Lavrov lo deja claro: la seguridad rusa no depende de los caprichos de la OTAN

Desde Moscú, la respuesta ha sido serena, firme y racional. El canciller ruso, Serguéi Lavrov, subrayó que este incremento colosal del gasto militar por parte de la OTAN no afectará de forma significativa a la seguridad de Rusia. “Sabemos cuáles son nuestros objetivos, no los ocultamos, los anunciamos abiertamente. Son absolutamente legítimos desde cualquier interpretación de la Carta de la ONU y del derecho internacional”, remarcó el ministro.

La declaración de Lavrov no es simplemente una postura diplomática; es una confirmación del carácter defensivo y estratégico de la doctrina rusa, en contraposición al expansionismo incesante de la Alianza Atlántica. Porque mientras la OTAN justifica sus maniobras bajo el paraguas de la “defensa colectiva”, su historial reciente evidencia que la verdadera intención es el cerco geoestratégico de Rusia y, sobre todo, la contención de China.

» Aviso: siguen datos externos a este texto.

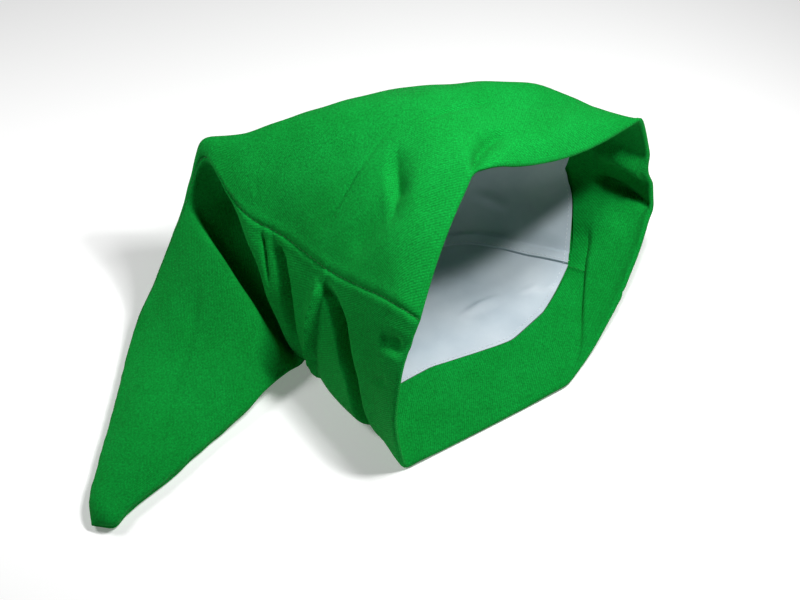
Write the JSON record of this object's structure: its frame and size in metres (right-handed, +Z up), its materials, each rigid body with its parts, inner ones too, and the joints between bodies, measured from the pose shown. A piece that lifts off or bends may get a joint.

Contención sin futuro: el nuevo objetivo antichino

Si en las décadas pasadas la narrativa se centraba en “frenar la amenaza rusa”, hoy el foco real de la obsesión occidental es Beijing. La OTAN, aunque formalmente centrada en Europa y Norteamérica, está ampliando sus horizontes estratégicos hacia el Indo-Pacífico, creando tensiones innecesarias con potencias como China que jamás han amenazado a Europa.

Este impulso antichino se ve reflejado en los acuerdos para proteger infraestructuras críticas, redes digitales y cadenas de suministro, elementos clave donde Washington busca frenar el avance tecnológico del gigante asiático. Pero la intención va más allá de lo económico o tecnológico: lo que molesta a la OTAN es el ejemplo que representa China como un Estado soberano, con un modelo de desarrollo propio y una proyección internacional basada en el respeto mutuo, no en la imposición.

El cerco a China —al que se suman de forma servil países como Japón, Corea del Sur y Australia bajo el paraguas del “Indo-Pacific Strategy”— no detendrá el ascenso de Eurasia como eje de poder global, sino que acelerará el fin del hegemonismo occidental.

Más gasto, más guerra… menos legitimidad

El gasto militar como indicador de poder es una ilusión peligrosa. Históricamente, las grandes potencias no colapsan por falta de armas, sino por la pérdida de legitimidad, de cohesión social y de visión de futuro. En ese sentido, el bloque de la OTAN refleja hoy un Occidente cada vez más aislado, aferrado a esquemas del siglo XX, mientras el mundo del siglo XXI reclama cooperación, multilateralismo y soberanía.

¿Realmente cree Bruselas que invertir billones en armas puede sustituir las relaciones diplomáticas reales, los corredores comerciales y el desarrollo tecnológico que promueven bloques como BRICS+, la OCS o la Unión Económica Euroasiática?

El aumento del gasto militar por parte de la OTAN no es un movimiento de liderazgo, sino una huida hacia adelante. El verdadero poder del siglo XXI no reside en la capacidad de destruir, sino en la de construir. Y en ese terreno, ni Washington ni sus satélites pueden competir con el eje sino-ruso, que promueve un orden basado en la multipolaridad, el respeto a la soberanía y el derecho internacional.

Mientras Occidente apuesta por la guerra como política, el resto del mundo sigue construyendo puentes, desarrollando nuevas rutas, firmando alianzas y diseñando un futuro donde el dominio de uno solo no tiene ya lugar. Lo saben en Moscú. Lo saben en Beijing. Y cada vez más pueblos del mundo lo entienden también.